Türkiye Rusya ile ne kadar problem yaşasa da sahada bazı konularda uzlaşılar sağlayabiliyordu.
İdlib saldırılarının öyle ya da böyle büyümemesi veya TSK’nın Afrin’deki operasyonları gibi.
Türkiye’nin Fırat’ın batısındaki operasyonları da Rusların hava sahasını açıp açmamasına bağlıydı.
Ukrayna savaşı nedeniyle Suriye’de vites küçültmesi Türkiye’nin gerektiğinde Fırat’ın batısına da hava operasyonları yapmasını kolaylaştırabilir.
Hatırlayın, sınırdaki PKK-PYD güçleri, F-16’larımız tarafından sınırı geçmemek suretiyle yapılan bombardımanlarla hedef alınıyordu. Bu ekstra iş, Rus hava sahasına takılmamak içindi.
Belki bundan sonra bu engel tamamen ortadan kalkabilir.
Bunun dışında şunu da söylemekte fayda var.
Ukrayna savaşı, Rusya’nın Suriye’deki hızını kesiyor ama bu durum asla Rusya Suriye’den çekiliyor, demek değildir.
Rus üsleri Himeymim ile Tartus, neredeyse Rusların üzerine tapulu.
İran’a gelince.
Rusların boşluğunu elbette onlar dolduracak.
Bu durum Türkiye açısından olumsuz bir gelişmedir.
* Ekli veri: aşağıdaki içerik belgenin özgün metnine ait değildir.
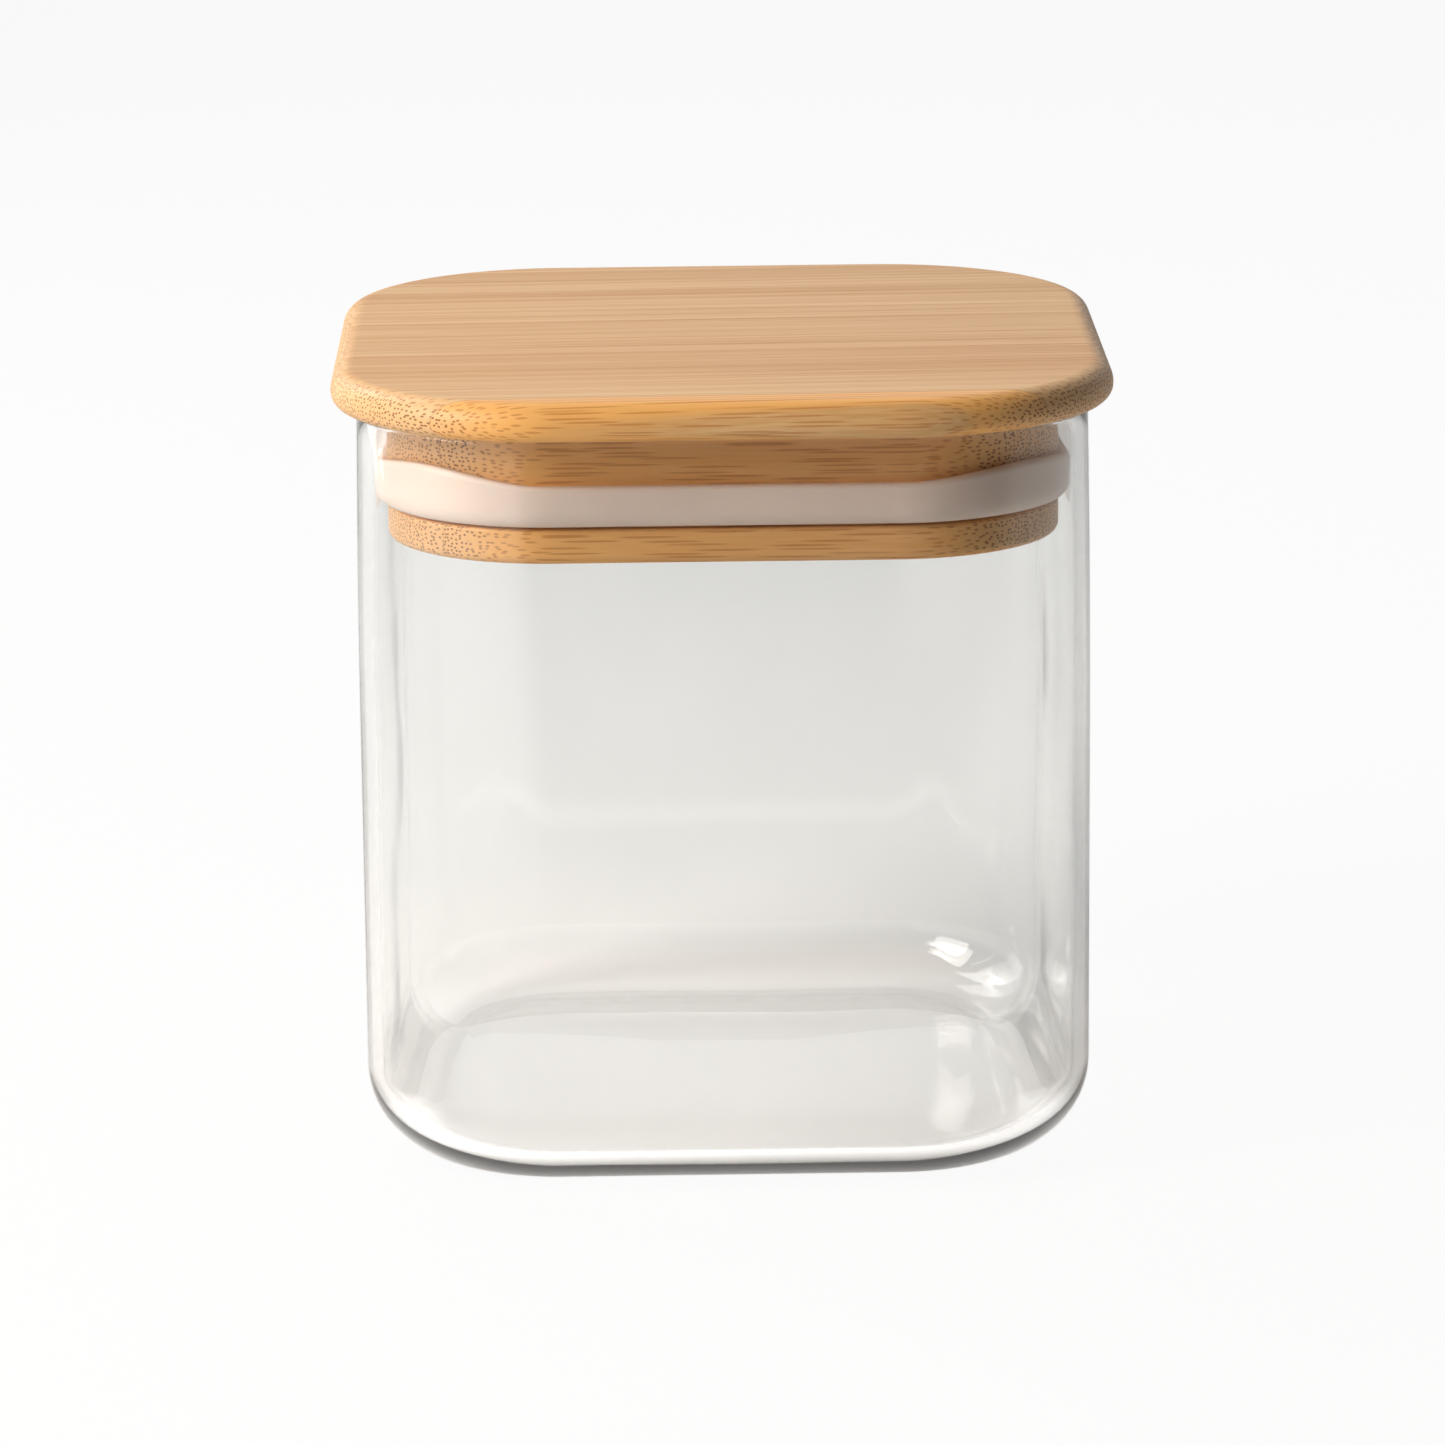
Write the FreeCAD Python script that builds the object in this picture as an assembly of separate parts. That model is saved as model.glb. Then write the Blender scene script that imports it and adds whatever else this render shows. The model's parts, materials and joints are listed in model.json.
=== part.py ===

İran, Irak’ta olduğu gibi Suriye’de de Türkiye’ye yönelik agresif hamlelerden çekinmiyor.
Fakat elbette bunları gücü nispetinde yapacaktır.
İran’ın bu sahada tek başına kalması, onlar için hem avantaj hem de dezavantajlar içeriyor.
Çünkü bu sadece Türkiye için değil ABD için de İsrail için de, Körfez ülkeleri için de düşündürücüdür.